Digital Business from GE Oil & Gas Launches with Key Partnerships

Detailing a digital pilot program with BP and a software partnership with subsurface expert Paradigm, GE is proving out the software proposition of its oil and gas business.

BP's Thunder Horse platform in the Gulf of Mexico
BP's Thunder Horse platform in the Gulf of Mexico

In a flurry of related news—a pilot program with BP, an additional software partnership, and a new division to manage it all—GE Oil & Gas is showing the strength and depth of its digital proposition.

GE’s CEO Jeff Immelt likes to talk about the need for industrial companies to become software companies. At the GE Minds + Machines conference last fall in San Francisco, he clarified: “I don’t really consider GE a software company per se. But we’re a company that needs to be based in software going forward.”

To that end, GE invested more than $1 billion on its Predix cloud platform, and is determined to go after business outside the GE group. The new Oil & Gas Digital Solutions business is the latest move by GE to make good on that promise.

“Digitization has become not only a competitive differentiator but, increasingly, a necessity,” said Lorenzo Simonelli, CEO of GE Oil & Gas. “We are evolving our business and digital offerings to match the needs of our customers, partnering with them to embrace the transition and help make their businesses stronger long term.”

Matthias Heilmann—who most recently led ABB’s Global Product Group Enterprise Software business—has been appointed head of the new business and chief digital officer, overseeing the development of digital capabilities around Predix, GE’s cloud platform for the Industrial Internet, to drive asset and operations optimization for the oil and gas industry.

As a demonstration of those optimization capabilities, GE is partnering with BP to create a digital solution for reducing unplanned downtime at BP’s offshore operations in the Gulf of Mexico. The solution aims to increase facility reliability by looking holistically at the process level—introducing new process surveillance and predictive analytic tools to provide early warnings of potential facility issues.

“As we move to a digital world in the oil and gas industry, we look to digital technologies to help us move to the next level of operational excellence,” said Dave Feineman, senior advisor on digital technology for BP’s Upstream Technology organization. “These digital technologies offer the opportunity to collaboratively develop industry-leading solutions to address some of the most significant challenges in field operations.”

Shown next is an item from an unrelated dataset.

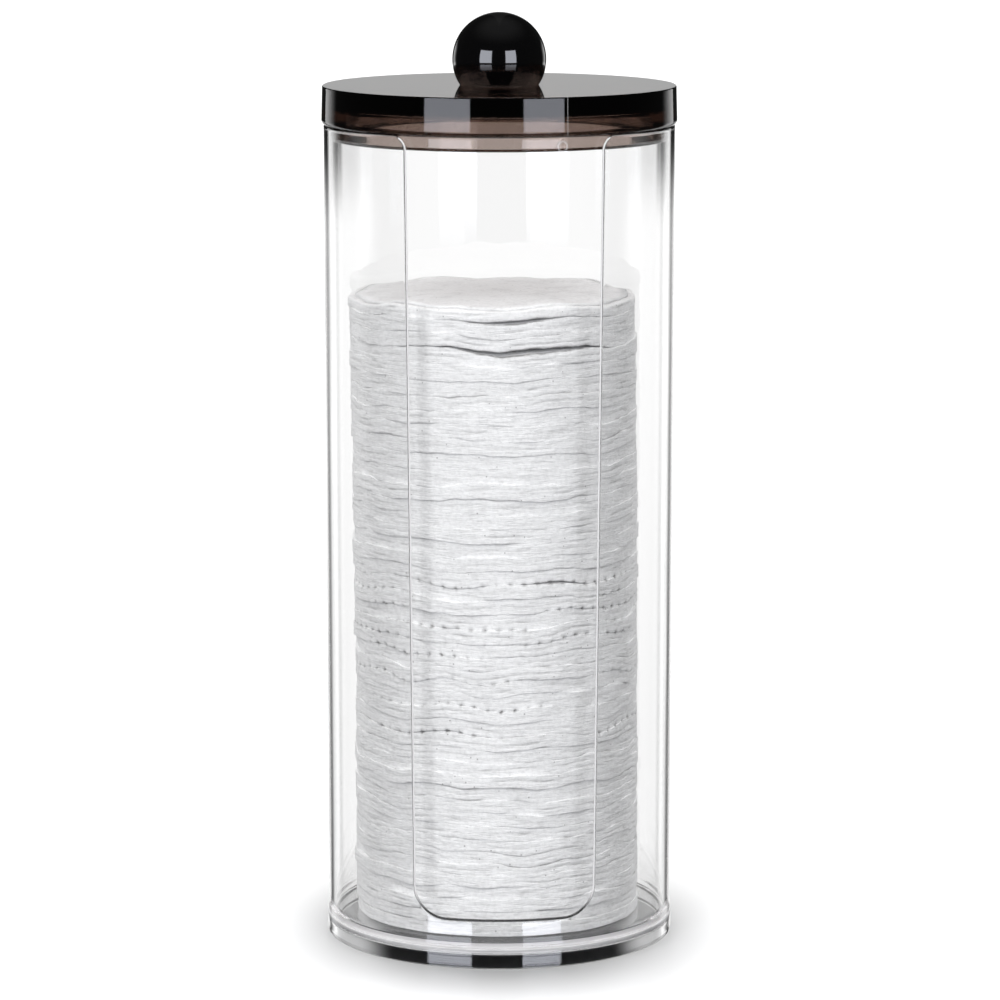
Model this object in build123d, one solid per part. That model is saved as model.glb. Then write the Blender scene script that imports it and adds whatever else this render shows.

The solution will use GE’s Asset Performance Management (APM) software and Predix to provide analytical insights at enterprise scale through knowledge sharing on demand. Process engineers will be able to eliminate disruptions by being proactive and analyzing problems more efficiently.

Oil reservoir insights

GE has been forming a variety of partnerships to help develop the right software solutions for the Internet of Things (IoT). As part of the company’s plan to deliver this latest digital suite, GE Oil & Gas has also announced a partnership with Paradigm, an independent software developer for the oil and gas industry.

The partnership aims to combine Paradigm’s subsurface knowledge with GE’s production intelligence. Reservoir Driven Production Optimization (RDPO) runs Paradigm’s modeling and petrochemical services on GE’s Predix to create an upstream solution for optimizing field-level production.

Particularly with the low price of oil, it has become more important than ever to maximize the life of existing reservoirs while reducing operating costs. Improving problem detection and treatment design can reduce operational costs by 10-25 percent, according to GE, through fewer interventions and more efficient use of resources. RDPO provides a clearer understanding of the reservoir geology, permanent monitoring of wells and predictive analytics.

Although these days operators typically have access to increasing amount of real-time production data such as pressures and flow rates, that doesn’t mean they have the right analysis to gain the best understanding. RDPO enables a better understanding of the data, helping engineers conduct nodal analyses and evaluate diagnostics via links to a 3D model of the subsurface.

“Today, production engineers often rely on single-well analysis to make production decisions that have field-wide impact,” said Arshad Matin, Paradigm’s CEO. “Partnering with GE, we can now provide a unified view of both production and reservoir data for optimal decision-making.”